# Schaum



## Ford Prefect (11. November 2002)

Mahlzeit...

Erstmal im Voraus: Ja, ich habe die Suche benutzt, aber nur ein Thema gefunden, wo niemand drauf geantwortet hat... naja, was solls 

Könnte mir hier jemand sagen, wie man am besten Schaum "herstellen" kann? Also Schaum... vielleicht so in Richtung Tollwut  Möglichst realistisch sollte es jedenfalls sein.
Ich hoffe mal, dass mir da jemand ein paar Tipps geben kann, wie ich am besten an dieses Problem herangehen kann... (Tipps für Verfeinerung und so sind natürlich auch willkommen, aber erstmal brauche ich nen "Anfang" )

Bis dann


----------



## MistR-X (11. November 2002)

das is ne seehr sehr gute frage,
ich denk mal ein guter anfang wäre sicherlich Wolken 
ich probier maln bisschen rum... werde falls was bei rumkommt das resultat hier posten


----------



## X-trOn (11. November 2002)

Also ich würd mal Kanälen rumspielen (also Neuer Kanal und dann Filter) weiß aber nicht ob da was zu machen is.

Mit 3d Studio Mx müsste sich da auch was machen lassen.

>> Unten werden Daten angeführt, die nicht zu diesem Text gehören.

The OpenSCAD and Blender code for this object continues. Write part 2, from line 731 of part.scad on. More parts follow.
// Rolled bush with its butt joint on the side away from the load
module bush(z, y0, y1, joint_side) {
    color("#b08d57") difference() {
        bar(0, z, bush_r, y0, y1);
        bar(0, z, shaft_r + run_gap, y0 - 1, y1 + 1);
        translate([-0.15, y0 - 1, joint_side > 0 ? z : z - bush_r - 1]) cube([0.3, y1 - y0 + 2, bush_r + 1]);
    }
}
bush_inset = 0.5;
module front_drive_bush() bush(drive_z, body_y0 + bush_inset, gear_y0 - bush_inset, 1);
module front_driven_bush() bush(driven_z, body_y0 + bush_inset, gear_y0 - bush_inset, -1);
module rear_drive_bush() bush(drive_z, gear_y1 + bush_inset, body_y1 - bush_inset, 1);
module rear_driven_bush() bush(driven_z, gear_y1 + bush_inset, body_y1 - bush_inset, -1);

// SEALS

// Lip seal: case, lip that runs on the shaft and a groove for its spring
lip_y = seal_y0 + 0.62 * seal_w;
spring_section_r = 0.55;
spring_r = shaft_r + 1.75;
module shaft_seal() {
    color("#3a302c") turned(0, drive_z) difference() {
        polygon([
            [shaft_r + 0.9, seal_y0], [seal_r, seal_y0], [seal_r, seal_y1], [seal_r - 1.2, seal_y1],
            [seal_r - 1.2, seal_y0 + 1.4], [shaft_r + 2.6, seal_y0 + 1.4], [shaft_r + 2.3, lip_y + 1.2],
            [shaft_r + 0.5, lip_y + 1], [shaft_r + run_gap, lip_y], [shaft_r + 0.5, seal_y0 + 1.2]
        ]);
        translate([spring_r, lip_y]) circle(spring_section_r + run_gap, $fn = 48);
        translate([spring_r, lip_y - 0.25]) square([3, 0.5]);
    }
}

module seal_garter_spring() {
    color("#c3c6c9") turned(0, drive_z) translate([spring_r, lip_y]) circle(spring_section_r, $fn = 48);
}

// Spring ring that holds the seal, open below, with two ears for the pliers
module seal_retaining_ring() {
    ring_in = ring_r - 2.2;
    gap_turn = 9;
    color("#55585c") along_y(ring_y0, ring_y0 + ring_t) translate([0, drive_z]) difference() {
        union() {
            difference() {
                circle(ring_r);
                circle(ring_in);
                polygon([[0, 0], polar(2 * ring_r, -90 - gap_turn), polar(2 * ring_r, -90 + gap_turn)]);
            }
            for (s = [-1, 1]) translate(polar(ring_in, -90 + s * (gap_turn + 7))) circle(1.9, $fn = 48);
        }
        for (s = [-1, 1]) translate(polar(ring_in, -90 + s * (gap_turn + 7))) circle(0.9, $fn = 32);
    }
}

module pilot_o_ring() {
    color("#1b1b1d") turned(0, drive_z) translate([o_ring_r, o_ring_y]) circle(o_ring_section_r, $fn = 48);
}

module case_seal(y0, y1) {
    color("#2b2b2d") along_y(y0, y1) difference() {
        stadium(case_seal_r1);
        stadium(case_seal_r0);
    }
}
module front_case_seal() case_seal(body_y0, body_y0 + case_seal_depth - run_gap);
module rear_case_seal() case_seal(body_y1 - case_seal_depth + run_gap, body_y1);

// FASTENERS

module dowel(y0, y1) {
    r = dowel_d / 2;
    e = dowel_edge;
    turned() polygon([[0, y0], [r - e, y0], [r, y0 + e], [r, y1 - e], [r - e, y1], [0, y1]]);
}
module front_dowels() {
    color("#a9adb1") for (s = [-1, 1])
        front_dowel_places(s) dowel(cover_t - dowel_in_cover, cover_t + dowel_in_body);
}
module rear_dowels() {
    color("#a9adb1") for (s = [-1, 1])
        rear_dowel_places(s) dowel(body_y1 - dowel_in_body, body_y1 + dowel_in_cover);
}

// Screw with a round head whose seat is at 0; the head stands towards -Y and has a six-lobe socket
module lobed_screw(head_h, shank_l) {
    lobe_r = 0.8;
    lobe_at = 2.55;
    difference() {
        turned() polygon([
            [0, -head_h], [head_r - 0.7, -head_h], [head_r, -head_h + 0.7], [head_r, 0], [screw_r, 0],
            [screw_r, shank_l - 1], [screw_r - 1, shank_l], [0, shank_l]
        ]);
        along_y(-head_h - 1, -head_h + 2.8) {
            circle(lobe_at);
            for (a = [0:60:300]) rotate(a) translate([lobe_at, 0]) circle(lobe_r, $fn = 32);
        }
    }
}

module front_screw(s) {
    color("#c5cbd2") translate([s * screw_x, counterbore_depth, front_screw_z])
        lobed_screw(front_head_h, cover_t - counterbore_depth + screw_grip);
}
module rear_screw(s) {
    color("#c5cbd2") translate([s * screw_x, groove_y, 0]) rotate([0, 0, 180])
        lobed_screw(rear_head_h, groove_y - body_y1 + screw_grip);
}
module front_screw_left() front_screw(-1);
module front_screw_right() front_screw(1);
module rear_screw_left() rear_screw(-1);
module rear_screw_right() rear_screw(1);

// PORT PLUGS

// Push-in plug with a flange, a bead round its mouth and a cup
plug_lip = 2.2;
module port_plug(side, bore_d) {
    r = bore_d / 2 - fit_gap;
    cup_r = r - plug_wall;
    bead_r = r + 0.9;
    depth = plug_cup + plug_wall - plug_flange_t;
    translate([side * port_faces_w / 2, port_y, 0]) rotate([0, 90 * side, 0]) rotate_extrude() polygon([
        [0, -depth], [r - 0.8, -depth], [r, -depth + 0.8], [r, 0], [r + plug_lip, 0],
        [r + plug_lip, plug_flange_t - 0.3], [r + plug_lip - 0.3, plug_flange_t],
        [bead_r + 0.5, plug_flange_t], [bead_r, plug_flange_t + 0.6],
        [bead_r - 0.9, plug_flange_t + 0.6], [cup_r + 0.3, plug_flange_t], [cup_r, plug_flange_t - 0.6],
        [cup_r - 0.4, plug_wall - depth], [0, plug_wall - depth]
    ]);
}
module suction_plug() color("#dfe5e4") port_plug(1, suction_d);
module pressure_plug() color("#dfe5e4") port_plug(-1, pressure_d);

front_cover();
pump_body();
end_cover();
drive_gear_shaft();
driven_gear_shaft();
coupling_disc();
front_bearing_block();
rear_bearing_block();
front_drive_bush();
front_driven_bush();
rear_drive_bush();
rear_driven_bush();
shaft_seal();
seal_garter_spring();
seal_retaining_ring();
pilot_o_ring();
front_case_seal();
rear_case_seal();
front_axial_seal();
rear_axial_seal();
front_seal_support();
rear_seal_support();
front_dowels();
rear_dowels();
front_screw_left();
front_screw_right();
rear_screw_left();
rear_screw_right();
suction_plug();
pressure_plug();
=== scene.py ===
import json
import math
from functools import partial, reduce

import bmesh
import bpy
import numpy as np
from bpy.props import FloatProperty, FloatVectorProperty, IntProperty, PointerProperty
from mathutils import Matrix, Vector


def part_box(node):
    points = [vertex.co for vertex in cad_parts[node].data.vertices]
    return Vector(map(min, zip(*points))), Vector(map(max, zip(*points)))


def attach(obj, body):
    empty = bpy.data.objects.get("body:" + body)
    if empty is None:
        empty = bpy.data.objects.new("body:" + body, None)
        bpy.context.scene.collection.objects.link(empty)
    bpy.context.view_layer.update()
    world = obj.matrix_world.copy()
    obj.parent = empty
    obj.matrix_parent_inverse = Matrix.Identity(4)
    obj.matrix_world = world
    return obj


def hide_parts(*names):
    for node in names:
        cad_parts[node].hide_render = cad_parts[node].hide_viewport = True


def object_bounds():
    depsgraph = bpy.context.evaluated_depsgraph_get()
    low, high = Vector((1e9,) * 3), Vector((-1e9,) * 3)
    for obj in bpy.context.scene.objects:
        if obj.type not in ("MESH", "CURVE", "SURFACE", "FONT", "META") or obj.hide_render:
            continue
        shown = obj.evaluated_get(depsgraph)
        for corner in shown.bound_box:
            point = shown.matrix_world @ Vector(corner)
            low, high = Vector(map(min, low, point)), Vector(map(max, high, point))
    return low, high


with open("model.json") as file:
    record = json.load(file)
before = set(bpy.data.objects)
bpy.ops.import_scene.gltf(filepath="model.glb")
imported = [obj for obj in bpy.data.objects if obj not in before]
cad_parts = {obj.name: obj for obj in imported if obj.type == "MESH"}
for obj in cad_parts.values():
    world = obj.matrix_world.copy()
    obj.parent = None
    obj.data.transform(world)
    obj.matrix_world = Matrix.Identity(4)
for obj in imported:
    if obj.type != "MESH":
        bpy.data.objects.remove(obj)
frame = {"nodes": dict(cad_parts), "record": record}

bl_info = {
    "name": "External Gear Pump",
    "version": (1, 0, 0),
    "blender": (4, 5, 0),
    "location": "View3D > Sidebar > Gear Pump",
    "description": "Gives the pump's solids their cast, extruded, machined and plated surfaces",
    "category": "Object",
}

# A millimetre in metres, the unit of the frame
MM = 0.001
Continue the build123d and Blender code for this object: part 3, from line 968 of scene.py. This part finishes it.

Oder du suchst dir ein Photo von Schaum zerschneidest es in kleine Teile und setzt die dann irgendwie versetzt zusammen. dazwischen musst du halt bruschen.


Greatz
X-trOn


----------



## Ford Prefect (11. November 2002)

Hmm, ja Problem ist nur, dass ich 0 Ahnung (wirklich gar keine ) von 3D Programmen habe (wollt ich auch mal anfangen zu lernen ^^), außerdem habe ich kein 3D max und die Trial will ich mir nicht extra zuschicken lassen 

Naja, ich werde auch noch ein bisschen rumspielen, hoffe aber noch, dass jemand mit einer guten Idee kommt... Ich glaube, so einfach ist das gar nicht...


----------